Here’s a reconstruction of a medieval mural of a Chinese acting troupe. The leader of the troupe is in the center in red, and she’s costumed in a manner that suggests she might be about to play a male lead role. The female actors appear to be dressed in robes that cover their feet, regardless of the gender of character they are playing. (This is not because of foot binding, which didn’t exist yet. Instead, It seems to be a way to signal to the viewer that these actors are women, regardless of how they are costumed. It might also have been a way for women playing male roles to disguise the size of their feet.) Also interesting, some of the men in the mural seem to have fake beards. On the left, we can just barely see a stage hand peeking out from backstage. In other words, this is a troupe in costume and ready to perform!

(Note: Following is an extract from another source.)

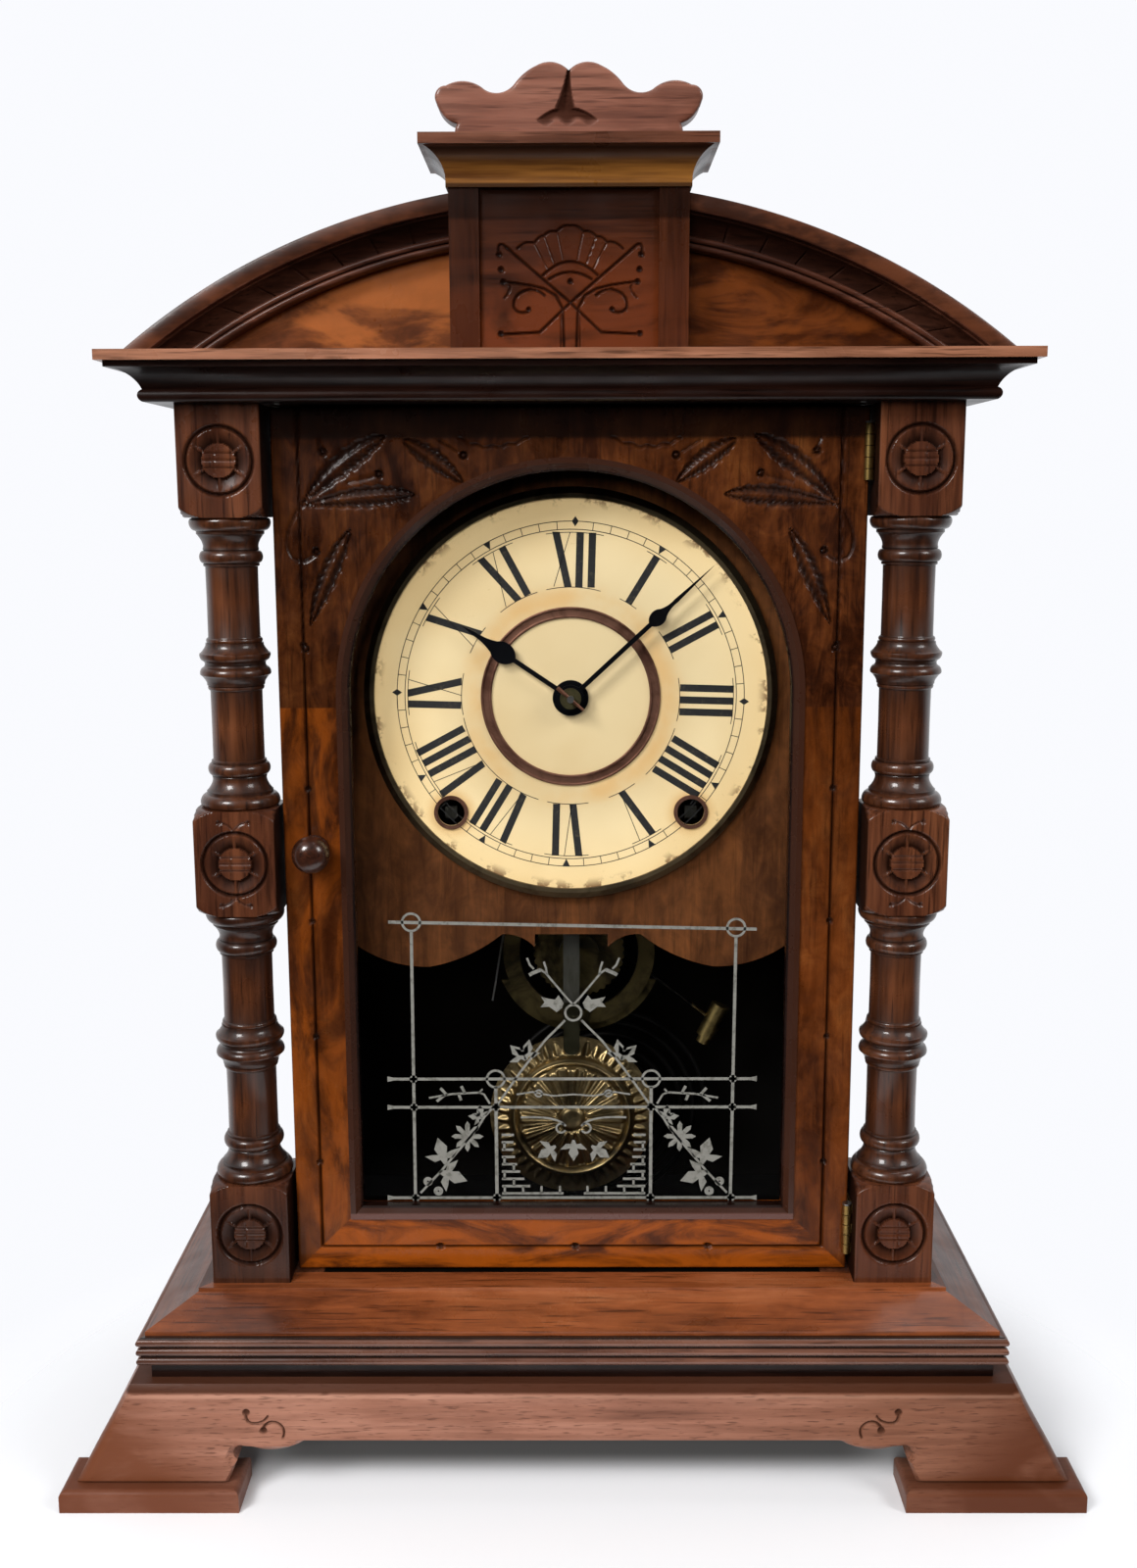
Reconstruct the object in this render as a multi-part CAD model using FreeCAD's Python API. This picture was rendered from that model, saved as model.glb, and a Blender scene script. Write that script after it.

Here is the original mural. The text above the mural reads “Ráodū liked it. Zhōng Dūxiù, a famous actress of sǎnyuè performed here. The fourth month of year one in era Tàidìng.” This is how we know for sure that the troupe is led by a women, Zhōng Dūxiù.

15/ As Jesse says, we don’t often set new lyrics to existing tunes…but Weird Al and Tom Lehrer sure do. (Side note: Tom Lehrer is now 92 and still, as of this writing, alive.)

Jesse: Yaaay Tom Lehrer!!! Also, Weird Al tells the following story about “Smells like Nirvana:” Weird Al asked Kurt Cobain if he (Weird Al) could parody “Smells like Teen Spirit,” and Cobain said he liked Weird Al, but so many of his parodies were about food, and Cobain didn’t want this one to be about food. And Weird Al said–Don’t worry, it’s going to be about how nobody can understand your lyrics. And Cobain said yes.

I love this because A+ for both Cobain and Weird Al. And also, Weird Al was not wrong.